Scripts that build objects

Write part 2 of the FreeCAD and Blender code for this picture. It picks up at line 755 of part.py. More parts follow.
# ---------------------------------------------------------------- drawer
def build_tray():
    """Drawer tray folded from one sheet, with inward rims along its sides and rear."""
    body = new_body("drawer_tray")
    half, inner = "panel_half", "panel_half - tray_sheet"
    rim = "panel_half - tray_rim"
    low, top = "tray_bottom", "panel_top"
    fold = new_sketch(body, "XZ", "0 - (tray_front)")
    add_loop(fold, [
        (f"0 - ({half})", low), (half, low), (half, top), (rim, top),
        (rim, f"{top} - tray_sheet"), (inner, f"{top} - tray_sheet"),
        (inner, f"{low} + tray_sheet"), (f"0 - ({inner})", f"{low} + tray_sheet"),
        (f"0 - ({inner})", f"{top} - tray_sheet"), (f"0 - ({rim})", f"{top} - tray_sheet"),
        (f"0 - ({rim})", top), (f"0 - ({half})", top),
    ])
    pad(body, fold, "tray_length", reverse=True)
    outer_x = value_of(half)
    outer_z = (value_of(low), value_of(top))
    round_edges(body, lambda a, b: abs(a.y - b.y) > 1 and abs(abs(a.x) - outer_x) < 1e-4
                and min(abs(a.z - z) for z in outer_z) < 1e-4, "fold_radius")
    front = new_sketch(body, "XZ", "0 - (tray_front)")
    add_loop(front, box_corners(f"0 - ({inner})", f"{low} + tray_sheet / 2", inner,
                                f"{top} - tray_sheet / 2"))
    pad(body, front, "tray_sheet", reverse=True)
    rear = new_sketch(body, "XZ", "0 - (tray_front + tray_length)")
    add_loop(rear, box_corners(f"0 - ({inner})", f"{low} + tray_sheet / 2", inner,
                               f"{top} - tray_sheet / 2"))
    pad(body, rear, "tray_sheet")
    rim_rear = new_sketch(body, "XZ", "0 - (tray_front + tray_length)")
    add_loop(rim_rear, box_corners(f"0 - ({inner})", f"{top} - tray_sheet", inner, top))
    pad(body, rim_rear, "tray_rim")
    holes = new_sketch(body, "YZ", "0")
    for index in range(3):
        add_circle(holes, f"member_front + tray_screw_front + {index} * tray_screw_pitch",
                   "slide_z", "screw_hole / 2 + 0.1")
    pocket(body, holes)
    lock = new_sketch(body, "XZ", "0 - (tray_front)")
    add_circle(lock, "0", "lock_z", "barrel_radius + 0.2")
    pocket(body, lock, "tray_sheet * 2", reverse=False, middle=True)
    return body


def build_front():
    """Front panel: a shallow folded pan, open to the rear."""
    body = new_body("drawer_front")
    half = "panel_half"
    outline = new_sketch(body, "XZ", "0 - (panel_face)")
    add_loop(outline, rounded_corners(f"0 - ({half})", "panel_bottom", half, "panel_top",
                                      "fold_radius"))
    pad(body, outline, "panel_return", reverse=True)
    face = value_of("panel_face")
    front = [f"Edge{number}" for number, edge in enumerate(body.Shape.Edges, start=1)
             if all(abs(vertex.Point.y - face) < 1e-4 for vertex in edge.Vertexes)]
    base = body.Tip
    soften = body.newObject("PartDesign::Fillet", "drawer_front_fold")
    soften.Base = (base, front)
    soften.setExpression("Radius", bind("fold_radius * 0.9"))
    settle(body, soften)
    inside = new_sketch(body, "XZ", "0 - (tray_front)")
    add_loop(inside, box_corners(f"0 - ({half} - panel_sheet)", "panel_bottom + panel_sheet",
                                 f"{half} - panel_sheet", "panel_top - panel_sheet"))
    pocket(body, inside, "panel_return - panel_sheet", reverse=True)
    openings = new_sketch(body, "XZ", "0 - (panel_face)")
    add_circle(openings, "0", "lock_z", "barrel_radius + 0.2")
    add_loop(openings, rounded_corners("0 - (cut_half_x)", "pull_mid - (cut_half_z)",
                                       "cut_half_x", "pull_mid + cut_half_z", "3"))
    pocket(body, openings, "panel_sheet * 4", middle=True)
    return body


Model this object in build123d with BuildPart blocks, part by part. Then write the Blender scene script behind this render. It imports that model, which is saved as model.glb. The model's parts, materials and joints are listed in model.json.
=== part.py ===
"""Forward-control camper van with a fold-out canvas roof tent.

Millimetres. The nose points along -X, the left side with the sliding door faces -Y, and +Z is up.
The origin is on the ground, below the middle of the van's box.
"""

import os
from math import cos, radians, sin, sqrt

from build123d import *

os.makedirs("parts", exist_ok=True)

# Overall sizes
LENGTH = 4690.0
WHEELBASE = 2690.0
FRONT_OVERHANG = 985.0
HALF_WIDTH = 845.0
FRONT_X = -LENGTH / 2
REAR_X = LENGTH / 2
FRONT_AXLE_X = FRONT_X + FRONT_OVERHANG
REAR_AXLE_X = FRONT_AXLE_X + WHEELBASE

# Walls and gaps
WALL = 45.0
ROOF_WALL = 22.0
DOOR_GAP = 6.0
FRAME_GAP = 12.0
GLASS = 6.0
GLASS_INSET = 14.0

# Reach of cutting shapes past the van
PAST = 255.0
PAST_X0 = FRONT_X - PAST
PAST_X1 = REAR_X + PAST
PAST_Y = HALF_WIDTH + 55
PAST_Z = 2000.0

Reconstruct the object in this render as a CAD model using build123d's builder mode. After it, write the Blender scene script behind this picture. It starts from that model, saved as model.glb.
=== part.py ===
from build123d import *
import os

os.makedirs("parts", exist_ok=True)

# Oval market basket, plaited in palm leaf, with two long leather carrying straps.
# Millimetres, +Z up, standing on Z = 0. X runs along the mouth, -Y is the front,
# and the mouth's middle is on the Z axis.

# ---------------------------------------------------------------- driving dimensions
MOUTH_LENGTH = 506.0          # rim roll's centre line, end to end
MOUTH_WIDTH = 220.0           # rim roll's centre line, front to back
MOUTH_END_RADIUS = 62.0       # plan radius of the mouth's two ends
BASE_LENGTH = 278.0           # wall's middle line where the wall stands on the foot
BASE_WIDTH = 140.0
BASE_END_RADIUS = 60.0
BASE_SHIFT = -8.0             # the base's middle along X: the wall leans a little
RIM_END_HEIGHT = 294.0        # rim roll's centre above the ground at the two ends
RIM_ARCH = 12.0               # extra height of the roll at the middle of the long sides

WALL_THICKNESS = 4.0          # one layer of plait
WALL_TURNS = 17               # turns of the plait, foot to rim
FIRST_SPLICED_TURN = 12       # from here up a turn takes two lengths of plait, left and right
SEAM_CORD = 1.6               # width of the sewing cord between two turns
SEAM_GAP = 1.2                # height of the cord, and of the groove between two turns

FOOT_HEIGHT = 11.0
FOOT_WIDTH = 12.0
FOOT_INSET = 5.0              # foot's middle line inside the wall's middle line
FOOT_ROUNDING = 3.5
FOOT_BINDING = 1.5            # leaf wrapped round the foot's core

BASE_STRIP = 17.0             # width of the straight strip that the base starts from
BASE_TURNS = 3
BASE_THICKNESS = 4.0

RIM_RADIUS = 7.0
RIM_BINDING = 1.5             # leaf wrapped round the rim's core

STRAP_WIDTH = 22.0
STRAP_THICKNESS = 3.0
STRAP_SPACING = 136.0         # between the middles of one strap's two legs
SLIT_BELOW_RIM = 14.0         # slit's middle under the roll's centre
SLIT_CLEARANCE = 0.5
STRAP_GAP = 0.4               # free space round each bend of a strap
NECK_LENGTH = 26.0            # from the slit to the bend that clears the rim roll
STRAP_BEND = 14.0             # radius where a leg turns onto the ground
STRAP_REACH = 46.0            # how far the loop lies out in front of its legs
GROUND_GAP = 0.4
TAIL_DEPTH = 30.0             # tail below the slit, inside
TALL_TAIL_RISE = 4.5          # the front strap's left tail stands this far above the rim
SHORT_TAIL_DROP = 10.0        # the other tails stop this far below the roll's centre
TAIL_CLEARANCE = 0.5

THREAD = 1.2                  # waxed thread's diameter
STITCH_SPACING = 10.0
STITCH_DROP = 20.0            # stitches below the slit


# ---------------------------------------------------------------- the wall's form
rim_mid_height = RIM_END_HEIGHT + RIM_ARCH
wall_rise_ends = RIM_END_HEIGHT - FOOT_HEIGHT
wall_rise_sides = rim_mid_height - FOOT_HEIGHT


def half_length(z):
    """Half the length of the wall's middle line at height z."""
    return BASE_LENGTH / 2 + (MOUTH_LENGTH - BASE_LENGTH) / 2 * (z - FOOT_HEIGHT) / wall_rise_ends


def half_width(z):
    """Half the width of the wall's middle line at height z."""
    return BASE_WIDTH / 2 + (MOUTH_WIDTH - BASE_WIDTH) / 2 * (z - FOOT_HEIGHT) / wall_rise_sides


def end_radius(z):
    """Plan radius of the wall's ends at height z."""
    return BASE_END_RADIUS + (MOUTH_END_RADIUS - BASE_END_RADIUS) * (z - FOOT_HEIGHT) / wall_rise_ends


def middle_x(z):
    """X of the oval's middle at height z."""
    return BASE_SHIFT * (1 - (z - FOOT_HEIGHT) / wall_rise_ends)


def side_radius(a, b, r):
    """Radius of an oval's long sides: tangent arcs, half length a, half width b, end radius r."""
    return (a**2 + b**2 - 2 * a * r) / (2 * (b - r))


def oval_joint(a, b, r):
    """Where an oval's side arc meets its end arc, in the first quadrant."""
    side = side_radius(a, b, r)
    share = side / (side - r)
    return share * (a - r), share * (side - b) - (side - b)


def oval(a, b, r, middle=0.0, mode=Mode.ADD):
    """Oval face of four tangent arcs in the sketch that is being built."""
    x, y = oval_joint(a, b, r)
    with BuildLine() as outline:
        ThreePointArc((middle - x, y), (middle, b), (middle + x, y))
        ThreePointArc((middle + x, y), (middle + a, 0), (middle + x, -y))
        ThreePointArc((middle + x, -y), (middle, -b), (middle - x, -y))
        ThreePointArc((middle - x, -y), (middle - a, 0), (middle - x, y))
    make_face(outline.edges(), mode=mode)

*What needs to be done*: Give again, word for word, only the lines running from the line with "Reconstruct the object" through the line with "# and the mouth's middle is on the Z axis."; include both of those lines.

*Written solution*:
Reconstruct the object in this render as a CAD model using build123d's builder mode. After it, write the Blender scene script behind this picture. It starts from that model, saved as model.glb.
=== part.py ===
from build123d import *
import os

os.makedirs("parts", exist_ok=True)

# Oval market basket, plaited in palm leaf, with two long leather carrying straps.
# Millimetres, +Z up, standing on Z = 0. X runs along the mouth, -Y is the front,
# and the mouth's middle is on the Z axis.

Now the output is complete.